Thou shalt have no other gods before me.” (Exodus 20:3)_ This commandment might be especially hard to understand if we have taught our children to believe in God. But the other gods include anything that robs us of our reverence to deity and to life in general. Obsession with making money, television, celebrity gossip, being married to your work, drug abuse and pornography — all of these can become gods to us in that our world centers around them.

“Thou shalt not make unto thee any graven image.” (Exodus 20:4)_ This has a lot to do with the first commandment in that it deals with the things we worship. While we may not have actual carved stone idols, whatever it is that we build up to be more important than our God puts us at risk for the same sort of idolatry. This could be building up a collection of something that becomes our focus or spending too much time worshipping other idols, like athletes or movie stars.

Thou shalt not take the name of the Lord thy God in vain.”(Exodus 20:7)___ This does not only mean using the Lord's name in a profane way. It also includes using it casually, as in the ever popular OMG.

Remember the Sabbath day, to keep it holy.” (Exodus 20:8)_ This is one commandment that is interpreted many different ways, but ultimately comes down to teaching your children to ask themselves, "Does what I'm doing detract from the holiness of the Lord's day? Is it necessary? Does doing it keep my mind focused on what God has done for me?" If the answer is no, then it is probably not a good Sabbath day activity. Worthwhile activities would include attending church, visiting the sick or lonely, walking in nature, writing letters, doing family history and reading. While working on the Sabbath Day is generally discouraged, there are certainly professionals that need to work on that day, like doctors and policemen.

“Honour thy father and thy mother.” (Exodus 20:12)_ This means showing respect for the people who gave you life — whether they are good or bad — simply because they were the ones who gave you the opportunity to come to earth and have a life. However, it can go far beyond that. We need to honor the hard work of our ancestors and all that they made possible for us. We should also honor those who nurture and teach us as parents would. We can teach our children that God is our father and part of honoring him is to be obedient to the commandments, learn as much as we can, be kind to others and live the best lives we can, considering him in all decisions we make. We can also honor God through regular prayer.

“Thou shalt not kill.” (Exodus 20:13)_ While we all know we should not kill, we should consider the other types of things that can be cut short in their prime. We need to teach our children to not destroy others' feelings, confidence, sense of self-worth or dreams. Don't engage in any behavior that deteriorates someone else's spirit.

“Thou shalt not commit adultery.” (Exodus 20:14)_ We should teach our children that this not only means sexual acts outside of your own marriage, but also other sexual sins. We need to impress upon them the importance of staying chaste and waiting for the right time and place before diving into intimate physical relationships.
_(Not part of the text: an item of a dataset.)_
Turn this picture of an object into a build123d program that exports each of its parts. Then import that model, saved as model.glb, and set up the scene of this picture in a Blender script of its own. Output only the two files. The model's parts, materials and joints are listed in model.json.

“Thou shalt not steal.” (Exodus 20:15)_This means all forms of taking something that doesn't belong to us. It includes wasting time at work, giving away things free to our friends that should be charged for, stealing supplies and taking without asking. All of these types of stealing should be made clear to our children before we release them to the world. We should also teach our children not to steal someone's good name by slandering them.
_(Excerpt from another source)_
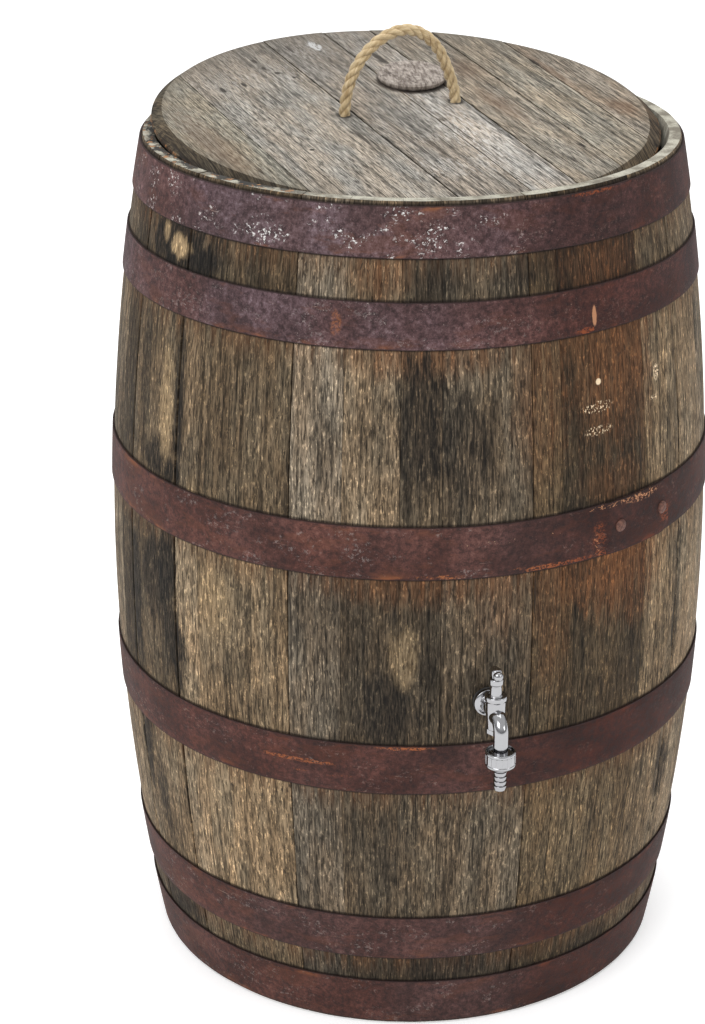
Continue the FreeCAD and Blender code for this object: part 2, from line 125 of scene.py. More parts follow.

Thou shalt not bear false witness against thy neighbour.” (Exodus 20:16)_We should teach our children that this includes not only lying about someone, but any form of gossip. We should keep confidences and not spread rumors — whether they are true or not.

“Thou shalt not covet.” (Exodus 20:17)_ This is one of the most difficult commandments in this day and age of electronics one-up-man-ship. Our children see their friends with the latest and greatest and feel they must have it, too. We need to let them know that spending time and energy desiring what others have, including boyfriends and girlfriends, is contrary to what we should be doing. We need to work on accomplishing good, and not concentrate so much on wanting what everyone else has.

We were given these 10 basic rules for our own good, learning and growth. If we can instill the 10 Commandments in our children, explaining their depth and complexities, our kids will become happier adults desiring good rather than worldliness.

Parents should be aware of putting a lot of emphasis on material things lest they end up with likes of “hippies” a distinction has to be drawn between the disdain for materialism and the necessity to work.  Children must have a positive attitude towards work, as in the best sense, it is an expression of a person’s intellectual powers, artistic sensibility, physical strength or each of these human capacities.  Parents have an obligation to their children to instill in them a positive attitude towards work.  Such an attitude involves acceptance of a relationship between effort and reward, a willingness to share, and ability to follow and accept discipline and capacity to postpone immediate gratification for the sake of later accomplishment,

Bringing up a child can be summed up as helping him to be an individual with all this strengths and weaknesses and distinctiveness of his background.  Parents should also promote family spirit by doing things together.  This gives children the security of family membership.  If a child is to learn to be an adult he has to begin by respecting the adults he knows best – his parents.  By leaning to obey his father and mother, a child has the freedom within the sure boundaries set for him to discover his own identity.  And by  learning to respect  other people’s right, a child will gain the self confidence to claim his own.